Generic templates. A template that can be sent to 500 different sites reads like one. Editors and webmasters see dozens of these every week. Personalization — even a single specific sentence — makes the difference between being read and being deleted.

No follow-up. If you’re only sending one email per contact, you’re skipping the majority of your potential placements. A three-email sequence isn’t aggressive — it’s expected.

No value proposition. „Link to me“ isn’t a pitch. The recipient needs a reason to say yes. What does linking to your content do for their readers? Why is your resource better than what they’re currently linking to? Answer those questions in the pitch.

No tracking. If you don’t track what happens after each email, you can’t improve. You’ll keep sending the same messages to the same type of sites with the same results, month after month.

What to Expect: Outreach Strategy Benchmarks

A well-run link building outreach strategy produces 8–15% reply rates on a qualified list and converts approximately 1–2% of contacted prospects to placed backlinks. At 500 emails per month, that’s 5–10 new referring domains — but only if your targeting and messaging are solid. Here’s how each metric breaks down:

Reply rate: A healthy outreach campaign produces 8–15% reply rates on a targeted, qualified list. If you’re below 5%, the problem is usually targeting (wrong sites, wrong contacts) or messaging (too generic, no clear value proposition).

Positive reply rate: Of all replies, 30–50% should express genuine interest. If most replies are rejections or non-responses, the value proposition or relevance is off.

Prospect-to-placement conversion: In well-run outreach campaigns, approximately 1–2% of contacted prospects turn into placed backlinks. At 1,000 emails per month, that’s 10–20 links.

Follow-up impact: Roughly 66% of positive replies come from follow-up emails, not the initial pitch. Skipping follow-ups cuts your placement count roughly in half.

Single-email response rate: If you only send one email with no follow-up, expect around 8.5% response rates at best. A three-email sequence lifts that substantially.

Time to first placement: Most outreach campaigns take 4–8 weeks to see the first link go live. Editorial processes, content queues, and publication schedules all add time between approval and going live.

These benchmarks assume a qualified prospect list and personalized messaging. Results on unqualified lists or with generic templates will be lower.

FAQ

What is the difference between an outreach strategy and outreach tactics?

Tactics are the specific methods you use to get links — guest posting, broken link building, link insertion. Strategy is the overall plan that determines which tactics you use, who you target, how you message, and how you track results. Tactics are the how; strategy is the why and the structure around it.
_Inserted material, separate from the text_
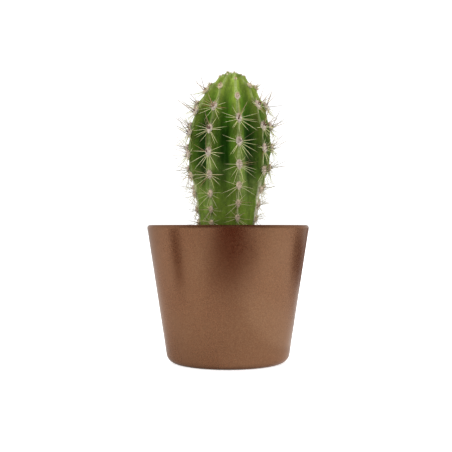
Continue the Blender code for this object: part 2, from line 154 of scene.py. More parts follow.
@dataclass
class Sketch:
    """Adds nodes to one node tree and links them."""

    tree: bpy.types.NodeTree

    def node(self, kind: str, **settings: object) -> bpy.types.Node:
        """Adds a node.

        Args:
            kind: the node's class name.
            settings: attributes to set on it.

        Returns:
            The new node.
        """
        made = self.tree.nodes.new(kind)
        for name, value in settings.items():
            setattr(made, name, value)
        return made

    def put(self, socket: Socket, value: object) -> None:
        """Links a socket to another, or sets its own value.

        Args:
            socket: the input.
            value: an output socket, a number, or a tuple.
        """
        if isinstance(value, Socket):
            self.tree.links.new(value, socket)
        elif isinstance(value, tuple) and len(value) == 3 and socket.type == "RGBA":
            socket.default_value = (*value, 1.0)
        else:
            socket.default_value = value

    def fill(self, made: bpy.types.Node, **values: object) -> None:
        """Links or sets several inputs of a node, named with _ for a space."""
        for name, value in values.items():
            self.put(made.inputs[name.replace("_", " ")], value)

    def math(self, operation: str, *values: object, clamp: bool = False) -> Socket:
        """Adds a Math node.

        Args:
            operation: its operation.
            values: sockets or numbers for its inputs.
            clamp: whether the result is kept from 0 to 1.

        Returns:
            Its output.
        """
        made = self.node("ShaderNodeMath", operation=operation, use_clamp=clamp)
        for socket, value in zip(made.inputs, values):
            self.put(socket, value)
        return made.outputs[0]

    def times(self, first: object, second: object, clamp: bool = False) -> Socket:
        """The product of two numbers."""
        return self.math("MULTIPLY", first, second, clamp=clamp)

    def less(self, first: object, second: object) -> Socket:
        """The first number less the second."""
        return self.math("SUBTRACT", first, second)

    def span(
        self, value: object, low: float, high: float, start: float = 0.0, end: float = 1.0
    ) -> Socket:
        """Maps a range smoothly onto another and holds it at both ends.

        Args:
            value: the socket to map.
            low: what becomes start.
            high: what becomes end.
            start: the result at low.
            end: the result at high.

        Returns:
            The mapped value.
        """
        made = self.node("ShaderNodeMapRange", interpolation_type="SMOOTHSTEP")
        for socket, number in zip(made.inputs, (value, low, high, start, end)):
            self.put(socket, number)
        return made.outputs[0]

    def mix(self, share: object, first: object, second: object) -> Socket:
        """Mixes two colours.

        Args:
            share: how much of the second.
            first: a colour or a socket.
            second: a colour or a socket.

        Returns:
            The mixed colour.
        """
        made = self.node("ShaderNodeMix", data_type="RGBA")
        self.put(made.inputs["Factor"], share)
        self.put(made.inputs[6], first)
        self.put(made.inputs[7], second)
        return made.outputs[2]

    def scaled(self, colour: object, factor: object) -> Socket:
        """Makes a colour brighter or darker.

        Args:
            colour: a colour or a socket.
            factor: a number or a socket that it is multiplied by.

        Returns:
            The changed colour.
        """
        made = self.node("ShaderNodeVectorMath", operation="SCALE")
        self.put(made.inputs[0], colour)
        self.put(made.inputs["Scale"], factor)
        return made.outputs[0]

    def place(self, **mapping: Colour) -> Socket:
        """The point's own Object coordinates, moved or scaled where that is asked for.

        Args:
            mapping: a Mapping node's Location or Scale.

        Returns:
            The coordinates.
        """
        place = self.node("ShaderNodeTexCoord").outputs["Object"]
        if not mapping:
            return place
        made = self.node("ShaderNodeMapping")
        self.fill(made, Vector=place, **mapping)
        return made.outputs[0]

    def axes(self, vector: Socket) -> dict[str, Socket]:
        """Takes a vector apart.

        Args:
            vector: the vector's socket.

        Returns:
            Its X, Y and Z by name.
        """
        made = self.node("ShaderNodeSeparateXYZ")
        self.put(made.inputs[0], vector)
        return dict(made.outputs.items())

    def attribute(self, name: str) -> Socket:
        """A number kept on the mesh under a name."""
        return self.node("ShaderNodeAttribute", attribute_name=name).outputs["Fac"]

    def noise(
        self, scale: object, detail: float = 2.0, rough: float = 0.5, vector: Socket | None = None
    ) -> Socket:
        """A Noise Texture on Object coordinates.

        Args:
            scale: how many lumps a metre.
            detail: its detail.
            rough: its roughness.
            vector: coordinates to use instead.

        Returns:
            A value from about 0 to 1.
        """
        made = self.node("ShaderNodeTexNoise")
        self.fill(made, Vector=vector or self.place(), Scale=scale, Detail=detail, Roughness=rough)
        return made.outputs["Fac"]

    def group(self, tree: bpy.types.NodeTree, **values: float) -> dict[str, Socket]:
        """Places a node group.

        Args:
            tree: the group's tree.
            values: the group's inputs by name.

        Returns:
            The group's outputs by name.
        """
        made = self.node("ShaderNodeGroup", node_tree=tree)
        self.fill(made, **values)
        return dict(made.outputs.items())

    def bump(
        self, height: Socket, distance: float, strength: float = 1.0, normal: Socket | None = None
    ) -> Socket:
        """Adds a Bump node.

        Args:
            height: what it raises.
            distance: the height of 1, in metres.
            strength: its strength.
            normal: a normal to add it to.

        Returns:
            The normal.
        """
        made = self.node("ShaderNodeBump")
        self.fill(made, Height=height, Distance=distance, Strength=strength)
        if normal:
            self.put(made.inputs["Normal"], normal)
        return made.outputs["Normal"]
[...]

How many outreach emails should you send per week?

This depends on your team size and capacity for personalization. A solo practitioner doing personalized outreach might send 30–50 emails per week. A team with a dedicated outreach specialist can scale to 150–300 per week while maintaining quality. Volume without quality produces low reply rates — prioritize targeted, personalized sends over raw numbers.

How long does it take to see results from link building outreach?

Expect your first placements within 4–8 weeks of starting a campaign. Building consistent monthly velocity takes 2–3 months. Factor in editorial timelines: some sites schedule guest posts weeks in advance, and link insertions can take time to implement even after approval.

What is a good reply rate for link building outreach?

8–15% on a targeted, personalized campaign is healthy. If you’re consistently below 5%, audit your prospect list quality and your email copy. If you’re above 20%, you may be undershooting on site quality — higher reply rates from low-DR sites are common but don’t always translate to valuable placements.

Do you need outreach tools or can you manage in a spreadsheet?

A spreadsheet works at low volume (fewer than 50 sends per week). Beyond that, an outreach CRM like Pitchbox, BuzzStream, or a structured Notion database makes tracking easier. The most important thing is that you track every contact, every interaction, and every outcome — the tool is secondary to the discipline of tracking.